Startups Entering Indonesia
The Singaporean government has a financing program to assist Singaporean startups for expansion into Indonesia. The program has received mixed reviews from Indonesian economists.
The booming Indonesian economy has significant potential for foreign investors. A number of foreign companies have been exploring possibility of investment in a wide-range of sectors in Indonesia like industrial manufacturing, extractive industries and telecommunication.
iSTART@Indonesia
In 2010, the Singaporean Government launched iSTART, a funding program for local startups, soon after the release of the ‘Negative Investment List’ by the Indonesian government. It would provide an opportunity to Singaporean business starters for establishing business and capture booming markets like Indonesia. iSTART@Indonesia is a program that will focus on telecommunication starters and mobile app developers. Keeping in view the scope of e-commerce in Indonesia, the program will support designers of web apps, digital applications, social media and many more. All the participating entrepreneurs and companies could also attend networking events like Startup Asia Jakarta where they can meet market analysts and other Indonesian investors.
The government of Singapore is also taking measures like promoting business consultations with industry practitioners and conducting educational programs for making startups aware of potential corporate opportunities in countries like Indonesia and Thailand.
The program provides an opportunity to Indonesian investors for expanding their business in the telecommunication sector. It requires participating companies to visit their intended markets, meet investors and market mentors. This will allow Indonesian marketers to recruit the most competent Singaporean companies. Moreover, it will also allow the company to progress in the sectors of e-commerce and telecommunication.
Indonesian Investment Law
The Indonesian government introduced an Investment Law at the end of 2007. The investment law included a ‘Negative Investment List’ in which the government expanded a number of sectors for foreign investment which were previously restricted. The list was revised in 2010 to include the healthcare sector.
The law also relaxed foreign equity limitations in a number of sectors like the film industry, medicine, telecommunication, construction and e-commerce. This opened new doors for countries like Singapore, to invest particularly in telecommunication and information technology sectors.
Keeping in view the keen interest of foreign investors, the Indonesian government has taken several measures to attract more investors such as the adoption of several pro-investment policies.

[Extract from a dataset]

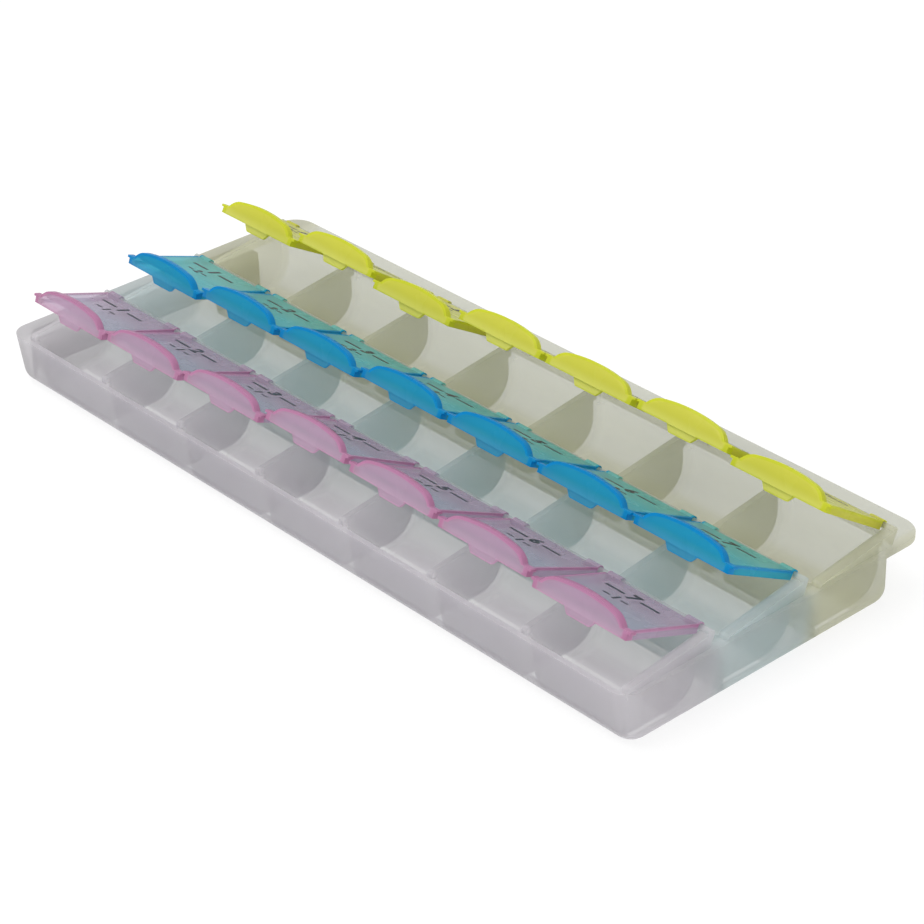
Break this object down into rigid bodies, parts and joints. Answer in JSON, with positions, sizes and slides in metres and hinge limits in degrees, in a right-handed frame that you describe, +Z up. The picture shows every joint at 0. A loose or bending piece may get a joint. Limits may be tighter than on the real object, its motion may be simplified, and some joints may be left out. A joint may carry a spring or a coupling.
{
  "type": "weekly pill organizer",
  "caption": "Translucent pill tray with rows of scooped cells, each closed by its own clip-on hinged lid with an arched front wall and a finger tab.",
  "frame": {"origin": "centre of the grid of cells, on the flat underside the tray rests on", "axes": "+X runs along the rows from the wide end of the rim to the narrow end, +Y from the front to the flange at the back, +Z up; the lids hinge about lines along X"},
  "size_m": [0.2207, 0.0934, 0.0365],
  "materials": {
    "clear_tray": "translucent satin",
    "pink_lid": "tinted translucent gloss",
    "blue_lid": "tinted translucent gloss",
    "yellow_lid": "tinted translucent gloss"
  },
  "bodies": {
    "tray": {"tray": "clear_tray"},
    "pink_lid_1": {"pink_lid_1": "pink_lid"},
    "pink_lid_2": {"pink_lid_2": "pink_lid"},
    "pink_lid_3": {"pink_lid_3": "pink_lid"},
    "pink_lid_4": {"pink_lid_4": "pink_lid"},
    "pink_lid_5": {"pink_lid_5": "pink_lid"},
    "pink_lid_6": {"pink_lid_6": "pink_lid"},
    "pink_lid_7": {"pink_lid_7": "pink_lid"},
    "blue_lid_1": {"blue_lid_1": "blue_lid"},
    "blue_lid_2": {"blue_lid_2": "blue_lid"},
    "blue_lid_3": {"blue_lid_3": "blue_lid"},
    "blue_lid_4": {"blue_lid_4": "blue_lid"},
    "blue_lid_5": {"blue_lid_5": "blue_lid"},
    "blue_lid_6": {"blue_lid_6": "blue_lid"},
    "blue_lid_7": {"blue_lid_7": "blue_lid"},
    "yellow_lid_1": {"yellow_lid_1": "yellow_lid"},
    "yellow_lid_2": {"yellow_lid_2": "yellow_lid"},
    "yellow_lid_3": {"yellow_lid_3": "yellow_lid"},
    "yellow_lid_4": {"yellow_lid_4": "yellow_lid"},
    "yellow_lid_5": {"yellow_lid_5": "yellow_lid"},
    "yellow_lid_6": {"yellow_lid_6": "yellow_lid"},
    "yellow_lid_7": {"yellow_lid_7": "yellow_lid"}
  },
  "joints": [
    {"name": "pink_lid_1_hinge", "type": "hinge", "parent": "tray", "child": "pink_lid_1", "pos_m": [-0.09, -0.0164, 0.0186], "axis": [-1, 0, 0], "range_deg": [-27.1, 85.5]},
    {"name": "pink_lid_2_hinge", "type": "hinge", "parent": "tray", "child": "pink_lid_2", "pos_m": [-0.06, -0.0164, 0.0186], "axis": [-1, 0, 0], "range_deg": [-29.1, 83.5]},
    {"name": "pink_lid_3_hinge", "type": "hinge", "parent": "tray", "child": "pink_lid_3", "pos_m": [-0.03, -0.0164, 0.0186], "axis": [-1, 0, 0], "range_deg": [-31.6, 81]},
    {"name": "pink_lid_4_hinge", "type": "hinge", "parent": "tray", "child": "pink_lid_4", "pos_m": [0, -0.0164, 0.0186], "axis": [-1, 0, 0], "range_deg": [-36.1, 76.5]},
    {"name": "pink_lid_5_hinge", "type": "hinge", "parent": "tray", "child": "pink_lid_5", "pos_m": [0.03, -0.0164, 0.0186], "axis": [-1, 0, 0], "range_deg": [-34.1, 78.5]},
    {"name": "pink_lid_6_hinge", "type": "hinge", "parent": "tray", "child": "pink_lid_6", "pos_m": [0.06, -0.0164, 0.0186], "axis": [-1, 0, 0], "range_deg": [-32.1, 80.5]},
    {"name": "pink_lid_7_hinge", "type": "hinge", "parent": "tray", "child": "pink_lid_7", "pos_m": [0.09, -0.0164, 0.0186], "axis": [-1, 0, 0], "range_deg": [-29.1, 83.5]},
    {"name": "blue_lid_1_hinge", "type": "hinge", "parent": "tray", "child": "blue_lid_1", "pos_m": [-0.09, 0.0122, 0.0186], "axis": [-1, 0, 0], "range_deg": [-28.1, 84.5]},
    {"name": "blue_lid_2_hinge", "type": "hinge", "parent": "tray", "child": "blue_lid_2", "pos_m": [-0.06, 0.0122, 0.0186], "axis": [-1, 0, 0], "range_deg": [-32.1, 80.5]},
    {"name": "blue_lid_3_hinge", "type": "hinge", "parent": "tray", "child": "blue_lid_3", "pos_m": [-0.03, 0.0122, 0.0186], "axis": [-1, 0, 0], "range_deg": [-33.1, 79.5]},
    {"name": "blue_lid_4_hinge", "type": "hinge", "parent": "tray", "child": "blue_lid_4", "pos_m": [0, 0.0122, 0.0186], "axis": [-1, 0, 0], "range_deg": [-35.6, 77]},
    {"name": "blue_lid_5_hinge", "type": "hinge", "parent": "tray", "child": "blue_lid_5", "pos_m": [0.03, 0.0122, 0.0186], "axis": [-1, 0, 0], "range_deg": [-36.1, 76.5]},
    {"name": "blue_lid_6_hinge", "type": "hinge", "parent": "tray", "child": "blue_lid_6", "pos_m": [0.06, 0.0122, 0.0186], "axis": [-1, 0, 0], "range_deg": [-35.6, 77]},
    {"name": "blue_lid_7_hinge", "type": "hinge", "parent": "tray", "child": "blue_lid_7", "pos_m": [0.09, 0.0122, 0.0186], "axis": [-1, 0, 0], "range_deg": [-36.1, 76.5]},
    {"name": "yellow_lid_1_hinge", "type": "hinge", "parent": "tray", "child": "yellow_lid_1", "pos_m": [-0.09, 0.0408, 0.0186], "axis": [-1, 0, 0], "range_deg": [-38.6, 74]},
    {"name": "yellow_lid_2_hinge", "type": "hinge", "parent": "tray", "child": "yellow_lid_2", "pos_m": [-0.06, 0.0408, 0.0186], "axis": [-1, 0, 0], "range_deg": [-44.1, 68.5]},
    {"name": "yellow_lid_3_hinge", "type": "hinge", "parent": "tray", "child": "yellow_lid_3", "pos_m": [-0.03, 0.0408, 0.0186], "axis": [-1, 0, 0], "range_deg": [-39.1, 73.5]},
    {"name": "yellow_lid_4_hinge", "type": "hinge", "parent": "tray", "child": "yellow_lid_4", "pos_m": [0, 0.0408, 0.0186], "axis": [-1, 0, 0], "range_deg": [-46.1, 66.5]},
    {"name": "yellow_lid_5_hinge", "type": "hinge", "parent": "tray", "child": "yellow_lid_5", "pos_m": [0.03, 0.0408, 0.0186], "axis": [-1, 0, 0], "range_deg": [-46.1, 66.5]},
    {"name": "yellow_lid_6_hinge", "type": "hinge", "parent": "tray", "child": "yellow_lid_6", "pos_m": [0.06, 0.0408, 0.0186], "axis": [-1, 0, 0], "range_deg": [-46.6, 66]},
    {"name": "yellow_lid_7_hinge", "type": "hinge", "parent": "tray", "child": "yellow_lid_7", "pos_m": [0.09, 0.0408, 0.0186], "axis": [-1, 0, 0], "range_deg": [-42.1, 70.5]}
  ]
}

In order to provide more opportunities to investors, the government has attempted to improve tax policies and strengthen the Investment Coordinating Board. In the year 2010, the government also relaxed a number of limitations on foreign investment particularly in the telecommunication sector. This has provided a number of opportunities to countries like Singapore for investing in different sectors.
The Dark Side
Although iSTART will provide an opportunity for e-commerce startup expansion in Indonesia, there are certain potential drawbacks of this program. In Indonesia, some argue that Singaporean startups will be preferred over the local businesses as Singapore is much more advanced in IT sector than Indonesia. The program could also potentially increase unemployment rate in Singapore, as businesses prefer to expand their activity outside of Singapore.
Nevertheless, the program can potentially be beneficial for both the Singaporean and Indonesian IT sector if the government takes adequate measures to provide equal opportunities to foreign and local startups.